Do you recommend I go back to 3.2.6 stable release, or continue with 3.2.6b11?

mworion commented 9 months ago

There is no known issue with the beta. But it just a short testing time.Am 06.01.2024 um 20:12 schrieb JDAstroPhoto @.***>: Ok, thanks for all your help, yes, I am very happy I understand now how to make it 100% reliable. I bought a 75 ft CAT 8 cable, so I will LAN to my home network 10 Gbps switch. That works every time. When I am in the field with my Van, I will LAN (with a much shorter cable, since my chair is close by) to my remote router. Do you recommend I go back to 3.2.6 stable release, or continue with 3.2.6b11?
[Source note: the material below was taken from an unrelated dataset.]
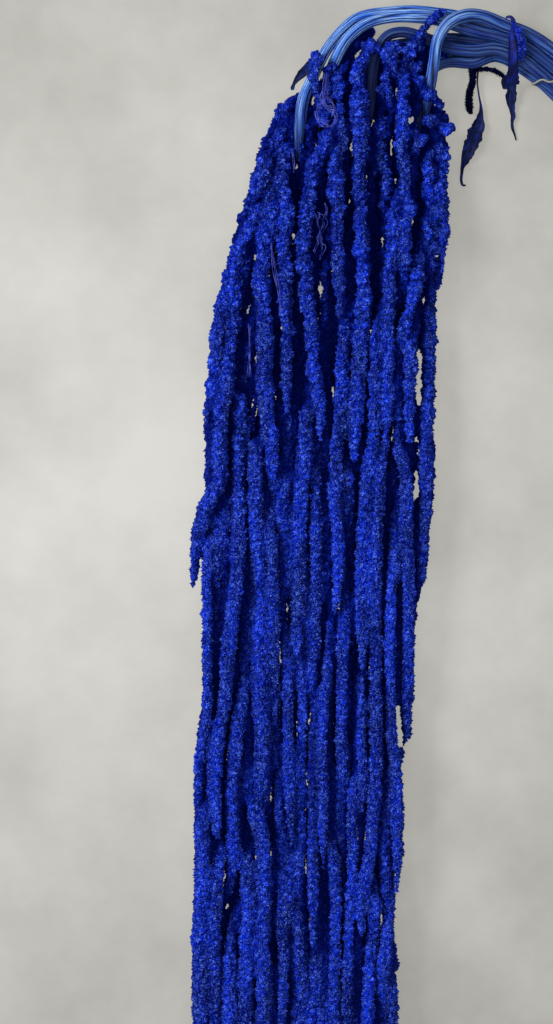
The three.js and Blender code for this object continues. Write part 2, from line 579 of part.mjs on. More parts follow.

—Reply to this email directly, view it on GitHub, or unsubscribe.You are receiving this because you modified the open/close state.Message ID: @.***>

JDAstroPhoto commented 9 months ago

FYI, Before I wrote this trouble report, I tried many different Python versions in the last couple of years to try and solve this intermittent startup/menu failure. See attached for all the python versions I have tried, none of them solved the intermittent failures. Python

JDAstroPhoto commented 9 months ago

I am starting to believe it has nothing to do with WIFI or LAN. I was able to reproduce the failures with LAN, but they are much less frequent, but when they start, it is much harder to get a good startup. I cleaned out Python and reloaded 3.10.9 Python and reloaded MW4. When I run MW4, I get two instances of Python running in task manager and 1 instance of MW4. If I end the 15MB Python task, both Python tasks disappear from the Task Manager, however MW4 is still up and running.
If I delete the smaller version, MW4 and python disappear, this includes the MW4 menus. On startup and after the menus are up, should there by 2 instances of Python and MW4 in the Task Manager?